Nearby in the gallery are two wall hangings woven by Qwasen (Debra Sparrow), a celebrated and prolific xʷməθkʷəy̓əm weaver.
Her decades of work have been central to revitalizing Coast Salish weaving traditions, helping reconnect her community with its ancestral textiles, and ensuring that cultural knowledge continues being transmitted.
Across the room, a three-channel video installation by Sugpiaq artist Tanya Lukin Linklater — which made its debut in We who have known tides — expands the exhibition’s conversation further by scrutinizing Indigenous collections more broadly.
Her contribution, Quiver, explores Indigenous relationships to ancestral belongings held in institutions like museums and galleries.
The video installation explores the tensions underlying such collections.
She emphasizes a stark contrast: the ease felt by three Youth enjoying the simplicity of being on the land, against the effort required when entering an institutional space just to view belongings stolen from one’s ancestors.

For visitors standing inside a gallery’s own collection while watching a video of Indigenous people visiting stolen objects in a collection, Lukin Linklater’s work takes on an added resonance, Georgeson-Usher observed.
Through the video installation, viewers understand why it’s important for Indigenous people to visit their ancestors’ belongings, “which feel lonely as we watch the portrait of the collection space where they just sit, alone, in silence,” she explained.
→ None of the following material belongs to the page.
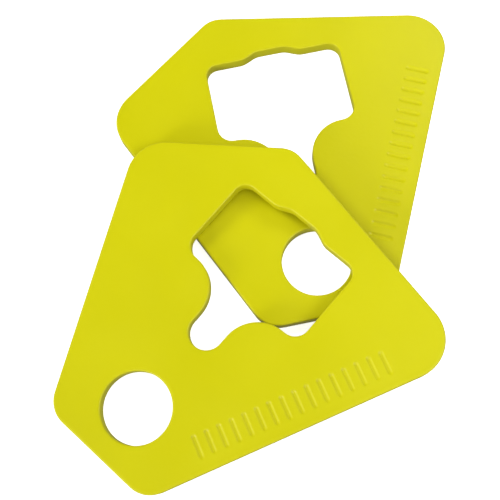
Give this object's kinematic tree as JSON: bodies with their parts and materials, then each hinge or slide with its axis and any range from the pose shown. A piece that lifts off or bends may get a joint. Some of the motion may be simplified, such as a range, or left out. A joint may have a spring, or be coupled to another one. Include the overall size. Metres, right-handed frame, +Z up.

But as we transition to the installation’s footage of the three Indigenous Youth, relaxing near the shores, “it feels luxurious how they are simply just being.”
The act of visiting the ocean, she said, becomes a “method of regeneration,” as the Youth spend time in the collections, with important belongings, with each other.
“Tanya is insisting upon a form of community and relationality in these spaces,” Georgeson-Usher said, “where it hasn’t felt previously allowed.”
Editor’s note: This is a corrected story. A previous version said prints by Nicholas Galanin were from his own collection. In fact they were from a gallery. A previous version also said there were nine artists in the show — in fact there are 20. We apologize for the error.